In observance of National Women's History Month, Indiana Illustrators presents an entry on a woman who not only illustrated books on history, but also lived a fair bit of it herself during her near century on earth.
Clotilde Embree Funk was born on June 25, 1893, in Princeton, Indiana, to a pioneer family of Huguenot origin. After attending local schools in Princeton, she set off for the Tudor School and the Herron School of Art in Indianapolis, where she studied from 1911 to 1913. Her art career began in earnest when she moved to New York City in 1917 to live with her older sister Louise. Clotilde studied at the Cooper Union Art School (1917-1920) and worked as a freelance commercial artist, while Louise labored away as a fifteen-dollar-a-week fashion editor.

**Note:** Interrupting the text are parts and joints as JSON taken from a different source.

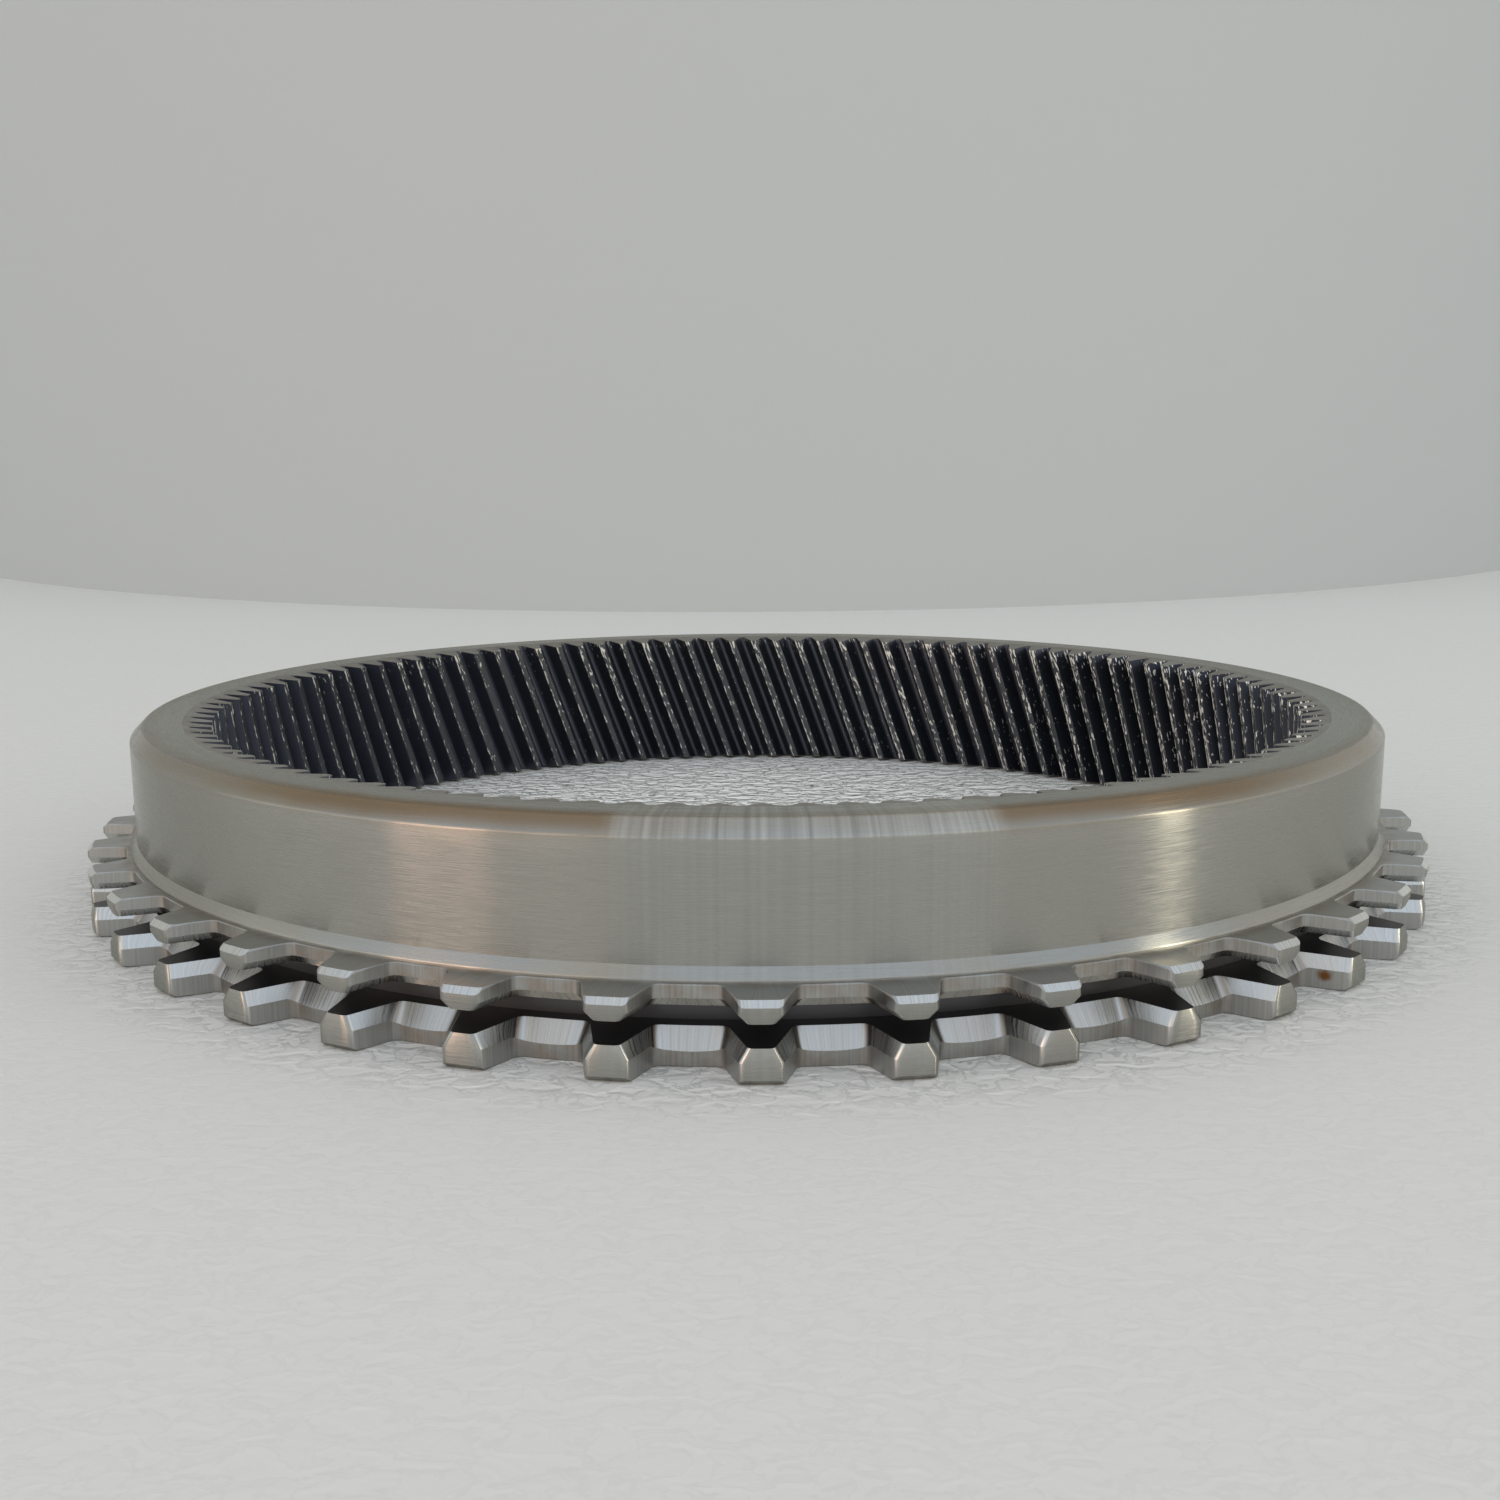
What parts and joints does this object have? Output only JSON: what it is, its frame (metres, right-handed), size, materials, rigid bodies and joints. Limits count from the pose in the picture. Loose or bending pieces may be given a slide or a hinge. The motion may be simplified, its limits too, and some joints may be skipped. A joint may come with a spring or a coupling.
{
  "type": "ring gear",
  "caption": "Flat steel ring gear: helical teeth line the bore, a smooth turned body stands above, and a coarse straight-sided spline split by a ring groove runs round its foot.",
  "frame": {"origin": "middle of the bottom face, on the ring's axis", "axes": "+Z along the ring's axis, from the splined end to the smooth rim; +X through the middle of a spline tooth"},
  "size_m": [0.1832, 0.1832, 0.0236],
  "materials": {
    "steel": "turned and cut steel, satin, with a dark finish on the inner teeth"
  },
  "bodies": {
    "root": {"ring_gear": "steel"}
  },
  "joints": []
}
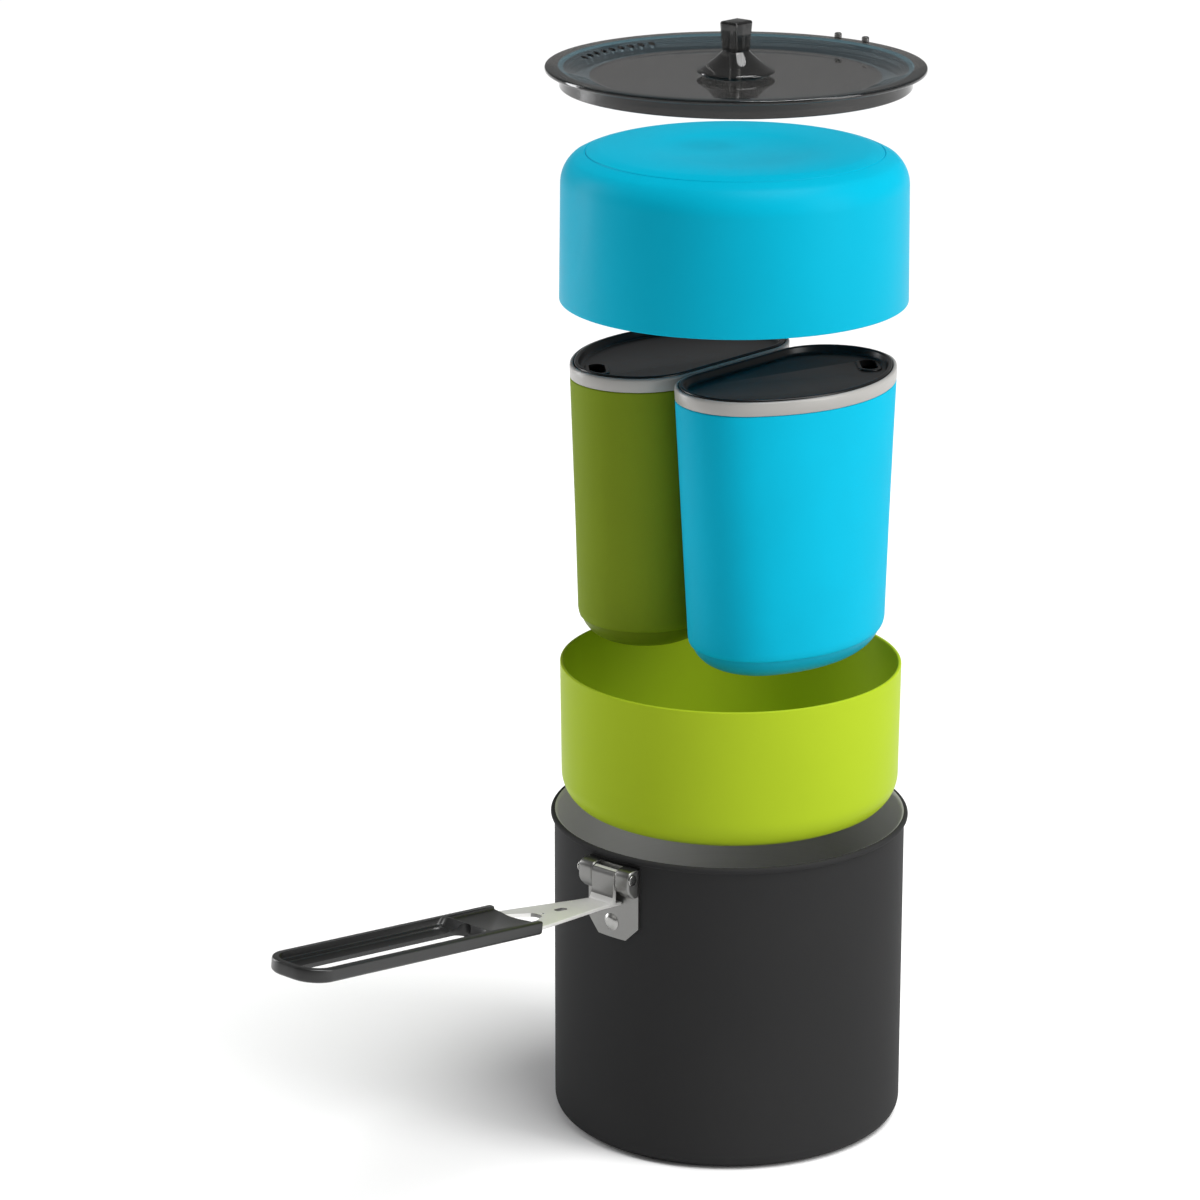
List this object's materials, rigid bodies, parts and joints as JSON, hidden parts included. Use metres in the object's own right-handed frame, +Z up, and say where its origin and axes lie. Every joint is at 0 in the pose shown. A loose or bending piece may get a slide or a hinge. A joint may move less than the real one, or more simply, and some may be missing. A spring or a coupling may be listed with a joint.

The two advanced their careers over the next decade, and by the early 1930s, change was in the works for both. Louise Embree wrote a biography of George Washington and submitted it to a New York publisher, accompanied by younger sister Clotilde’s sketches. In rapid order, Clotilde Embree married Claude Douglas Funk (a man she had known since third grade) while on vacation in her hometown of Princeton, the book was accepted, and Clotilde spent her honeymoon working on her illustrations. In 1931, she settled in Indianapolis to raise a family, and the following year, A Child’s Life of George Washington by Louise Embree came out. Clotilde Embree was off on a new career.
Over the next three decades, Clotilde illustrated more than sixty children's books. She drew the pictures for some of the first in the "Childhood of Famous Americans" series published by the Bobbs-Merrill Company of Indianapolis. The illustrations for biographies of George Washington, Abraham Lincoln, Thomas Jefferson, Robert E. Lee, and George Washington Carver (all by Augusta Stevenson) and Stephen Foster (by Helen Higgins) were hers. Clotilde's other books included Cecilia’s Locket and her own favorite, To See the Queen (1954).
An injury to her wrist forced Clotilde to give up illustration in favor of painting in 1962. She studied under Martha Slaymaker, whom she called "the biggest influence on my later work." Thereafter, she exhibited in Indianapolis and elsewhere and won several prizes for her work.
Clotilde Embree Funk died at age ninety-eight on November 10, 1991, in Noblesville, Indiana. She was a small woman with a great talent, and she loved children and drawing children.